AI / LLM System

AI Agent with Local LLM

Built an AI agent using a locally hosted LLM to interact with the internal helpdesk system.

Next.js

FastAPI

LangGraph

LangChain

vLLM

Docker

BM25

Vector Search

Overview

An AI agent that can answer questions about helpdesk tickets, look up asset information, and perform basic actions in the helpdesk system — all running on local hardware with no external API calls.

Architecture

The system has three main layers:

Frontend — A Next.js chat interface where users type queries in natural language.

Agent — A LangGraph-based agent orchestrating multi-step reasoning. It decides which tools to call, handles tool output, and composes a final answer.

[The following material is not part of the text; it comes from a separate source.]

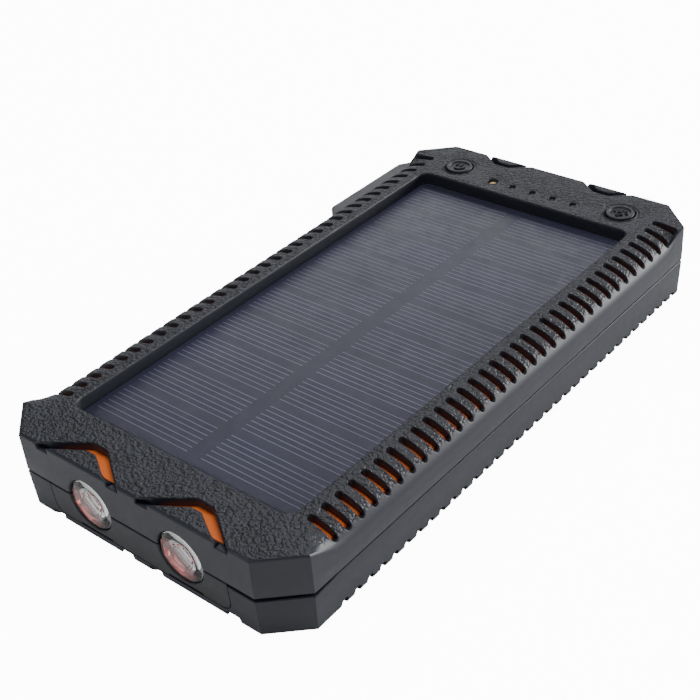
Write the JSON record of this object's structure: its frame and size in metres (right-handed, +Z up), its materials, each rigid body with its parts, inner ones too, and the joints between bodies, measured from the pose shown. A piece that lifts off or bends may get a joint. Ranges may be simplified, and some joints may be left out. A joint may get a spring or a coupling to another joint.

Retrieval — A hybrid retrieval system combining BM25 keyword search and vector similarity search. BM25 handles exact term matches well (ticket IDs, names); vector search handles semantic similarity. Results are fused before being passed to the model.

What I Built

Hosted a fine-tuned model with vLLM for inference, exposing an OpenAI-compatible API
Built MCP (Model Context Protocol) connectors to give the agent access to live helpdesk data
Implemented long-term memory using a summarization approach: older conversation turns are condensed and stored, keeping the context window manageable
Added a context window budget manager to prevent token overflow on long sessions
Fine-tuned a base model on internal helpdesk examples to improve domain-specific response quality
Containerized all services with Docker Compose for consistent local deployment

Why Local?

Privacy requirements made external APIs a non-starter for this use case. Running everything locally also eliminated per-token costs and allowed fine-tuning on internal data without sending it to a third party.